### TASK INSTRUCTIONS
Below is a listing; restate from it, character for character, the lines beginning at the line holding "make_shells()" and ending at the line holding "bpy.context.view_layer.update()", both included.

### RECORDED DATA

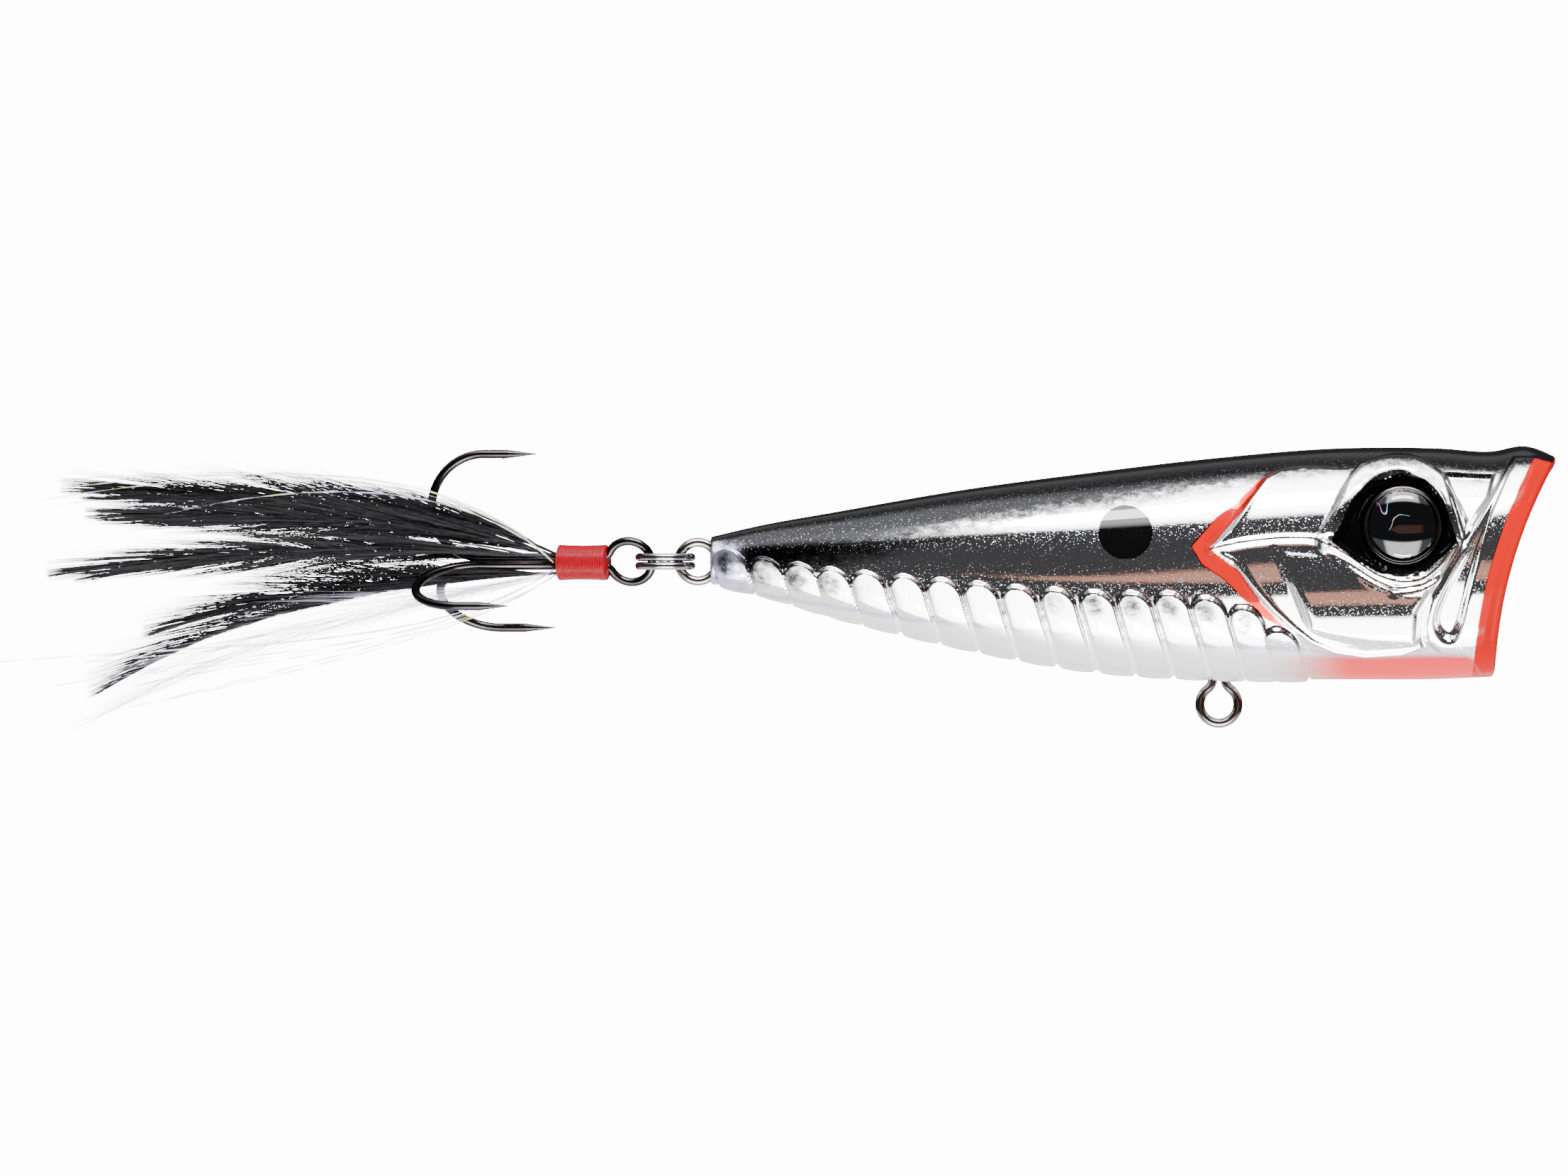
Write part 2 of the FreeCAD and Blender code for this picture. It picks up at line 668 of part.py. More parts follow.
def blade_outline(rise, length, over, under):
    """Quill under the thread, bare quill past the hook's bends, then the blade to its tip."""
    half = size("quill_width") / 2
    wrap_end = size("wrap_start") + size("wrap_length")
    bare = size("hook_shank") + size("hook_bend") + size("hook_wire") / 2 + size("blade_gap") - wrap_end
    steps = 10
    top, bottom = [], []
    for step in range(steps + 1):
        share = step / steps
        x = bare + (length - bare) * share
        swell = math.sin(math.pi * share ** 0.8) ** 0.8 if 0 < step < steps else 0.0
        top.append((-x, rise * x + half + over * swell))
        bottom.append((-x, rise * x - half - under * swell))
    root = size("root_length")
    upper = [(root, half), (0.0, half)] + top
    lower = [(root, -half), (0.0, -half)] + bottom
    return upper + lower[::-1]


def tinsel_outline(rise, length, width):
    """A narrow strip from under the thread to its tip, wider past the hook's bends."""
    half = size("quill_width") / 2
    root = size("root_length")
    spread = size("hook_shank") + size("hook_bend") - size("wrap_start") - size("wrap_length")
    upper = [(root, half), (0.0, half), (-spread, rise * spread + half),
             (-length, rise * length + width / 2)]
    return upper + [(x, z - (2 * half if index < 3 else width)) for index, (x, z)
                    in reversed(list(enumerate(upper)))]


def make_dressing():
    """Hackles and flash tinsel, each a flat strip fanned round the shank."""
    for colour, hackles in (("black", BLACK_HACKLES), ("white", WHITE_HACKLES)):
        for number, (degrees, splay, rise, length, over, under) in enumerate(hackles, start=1):
            outline = blade_outline(rise, length, over, under)
            body = closed_pad(f"{colour}_hackle_{number}", outline, "{blade_thick}")
            body.Placement = root_place(degrees, splay, HACKLE_DEPTH)
    for number, (degrees, splay, rise, length, width) in enumerate(TINSELS, start=1):
        body = closed_pad(f"flash_tinsel_{number}", tinsel_outline(rise, length, width), "{tinsel_thick}")
        body.Placement = root_place(degrees, splay, TINSEL_DEPTH)


# ---------------------------------------------------------------- build, test and write

NODES = (["shell_right", "shell_left", "eye_disc_right", "eye_disc_left", "eye_lens_right",
          "eye_lens_left", "ballast_weight", "rattle_ball_front", "rattle_ball_rear", "split_ring",
          "treble_double_wire", "treble_third_hook", "thread_wrap"]
         + list(HANGERS)
         + [f"black_hackle_{number}" for number in range(1, len(BLACK_HACKLES) + 1)]
         + [f"white_hackle_{number}" for number in range(1, len(WHITE_HACKLES) + 1)]
         + [f"flash_tinsel_{number}" for number in range(1, len(TINSELS) + 1)])


def write_nodes():
    """Stop on any failed object, then write each sub-part's solid."""
    doc.recompute()
    for piece in doc.Objects:
        if "Invalid" in piece.State or "Error" in piece.State:
            raise RuntimeError(f"{piece.Label} failed: {piece.State}")
    os.makedirs("parts", exist_ok=True)
    for name in NODES:
        piece = doc.getObject(name)
        piece.Label = name
        shape = piece.Shape
        if shape.isNull() or not shape.isValid() or len(shape.Solids) != 1:
            raise RuntimeError(f"{name} is not one valid solid: {len(shape.Solids)} solids")
        shape.exportStep(f"parts/{name}.step")
        print(name, round(shape.Volume, 2))


make_shells()
make_inner_pieces()
make_split_ring()
make_treble()
make_wrap()
make_dressing()
write_nodes()
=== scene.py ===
"""Topwater popper: the finished look of every piece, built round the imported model.

Sizes are in millimetres until they become coordinates. +X points out of the mouth, +Z to the
back of the fish, and the origin is the centre of the line tie's eye.
"""
import json
import math
import random

import bmesh
import bpy
import numpy as np
from mathutils import Matrix, Vector


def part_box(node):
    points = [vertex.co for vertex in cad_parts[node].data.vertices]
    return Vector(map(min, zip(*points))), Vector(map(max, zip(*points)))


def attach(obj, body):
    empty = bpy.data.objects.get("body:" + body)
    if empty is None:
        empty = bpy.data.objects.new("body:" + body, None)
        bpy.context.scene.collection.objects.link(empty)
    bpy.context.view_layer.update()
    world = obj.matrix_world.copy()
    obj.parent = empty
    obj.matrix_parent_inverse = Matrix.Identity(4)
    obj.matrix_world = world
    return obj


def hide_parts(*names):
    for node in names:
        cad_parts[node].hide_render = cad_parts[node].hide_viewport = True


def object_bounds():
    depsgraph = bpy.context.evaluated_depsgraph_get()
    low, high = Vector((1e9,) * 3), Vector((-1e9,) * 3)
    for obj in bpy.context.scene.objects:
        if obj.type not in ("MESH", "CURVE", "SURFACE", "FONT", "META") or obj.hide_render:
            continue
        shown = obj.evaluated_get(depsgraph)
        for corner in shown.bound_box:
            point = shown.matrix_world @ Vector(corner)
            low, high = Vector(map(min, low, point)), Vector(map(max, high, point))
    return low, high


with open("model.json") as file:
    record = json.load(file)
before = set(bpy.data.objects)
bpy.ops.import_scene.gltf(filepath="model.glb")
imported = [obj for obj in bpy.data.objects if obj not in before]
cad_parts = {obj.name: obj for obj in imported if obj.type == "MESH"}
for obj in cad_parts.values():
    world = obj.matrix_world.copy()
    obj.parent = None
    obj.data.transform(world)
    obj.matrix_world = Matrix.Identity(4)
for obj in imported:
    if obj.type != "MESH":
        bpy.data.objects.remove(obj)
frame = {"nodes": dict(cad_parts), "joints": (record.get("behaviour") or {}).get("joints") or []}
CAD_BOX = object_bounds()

MM = 0.001


def box_mm(node):
    """Lowest and highest corner of a CAD node, in millimetres."""
    low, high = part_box(node)
    return Vector(low) / MM, Vector(high) / MM


TAIL_X, LIP_X = box_mm("shell_right")[0].x, 5.3
BODY_LENGTH, BODY_HEIGHT, BODY_WIDTH = LIP_X - TAIL_X, 19.6, 16.6
UPPER_LIP, LOWER_LIP = Vector((LIP_X, 0, 7.1)), Vector((0.2, 0, -10.8))
MOUTH_SAG, CUP_DEPTH, LIP_WALL = 1.15, 5.4, 1.1
EYE_X, EYE_Z, EYE_RADIUS = -7.1, 1.72, 3.3
SECTION_POWER = 2.2             # of the rounded, slightly square section of the body

# Hull stations: share of the length, back, belly (shares of the height), half width (of the width).
STATIONS = np.array([
    (0.00, 0.042, -0.160, 0.125),
    (0.05, 0.084, -0.196, 0.160),
    (0.15, 0.149, -0.301, 0.240),
    (0.30, 0.242, -0.432, 0.335),
    (0.45, 0.314, -0.528, 0.412),
    (0.60, 0.377, -0.564, 0.465),
    (0.75, 0.419, -0.566, 0.490),
    (0.87, 0.418, -0.564, 0.495),
    (0.93, 0.406, -0.555, 0.500),
    (0.97, 0.428, -0.552, 0.510),
    (1.02, 0.360, -0.552, 0.505),
])


# ---------------------------------------------------------------- small helpers

def linear(hex_colour):
    """An sRGB hex colour as linear RGBA."""
    def channel(value):
        value /= 255
        return value / 12.92 if value <= 0.04045 else ((value + 0.055) / 1.055) ** 2.4
    text = hex_colour.lstrip("#")
    return tuple(channel(int(text[i:i + 2], 16)) for i in (0, 2, 4)) + (1.0,)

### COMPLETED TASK
make_shells()
make_inner_pieces()
make_split_ring()
make_treble()
make_wrap()
make_dressing()
write_nodes()
=== scene.py ===
"""Topwater popper: the finished look of every piece, built round the imported model.

Sizes are in millimetres until they become coordinates. +X points out of the mouth, +Z to the
back of the fish, and the origin is the centre of the line tie's eye.
"""
import json
import math
import random

import bmesh
import bpy
import numpy as np
from mathutils import Matrix, Vector


def part_box(node):
    points = [vertex.co for vertex in cad_parts[node].data.vertices]
    return Vector(map(min, zip(*points))), Vector(map(max, zip(*points)))


def attach(obj, body):
    empty = bpy.data.objects.get("body:" + body)
    if empty is None:
        empty = bpy.data.objects.new("body:" + body, None)
        bpy.context.scene.collection.objects.link(empty)
    bpy.context.view_layer.update()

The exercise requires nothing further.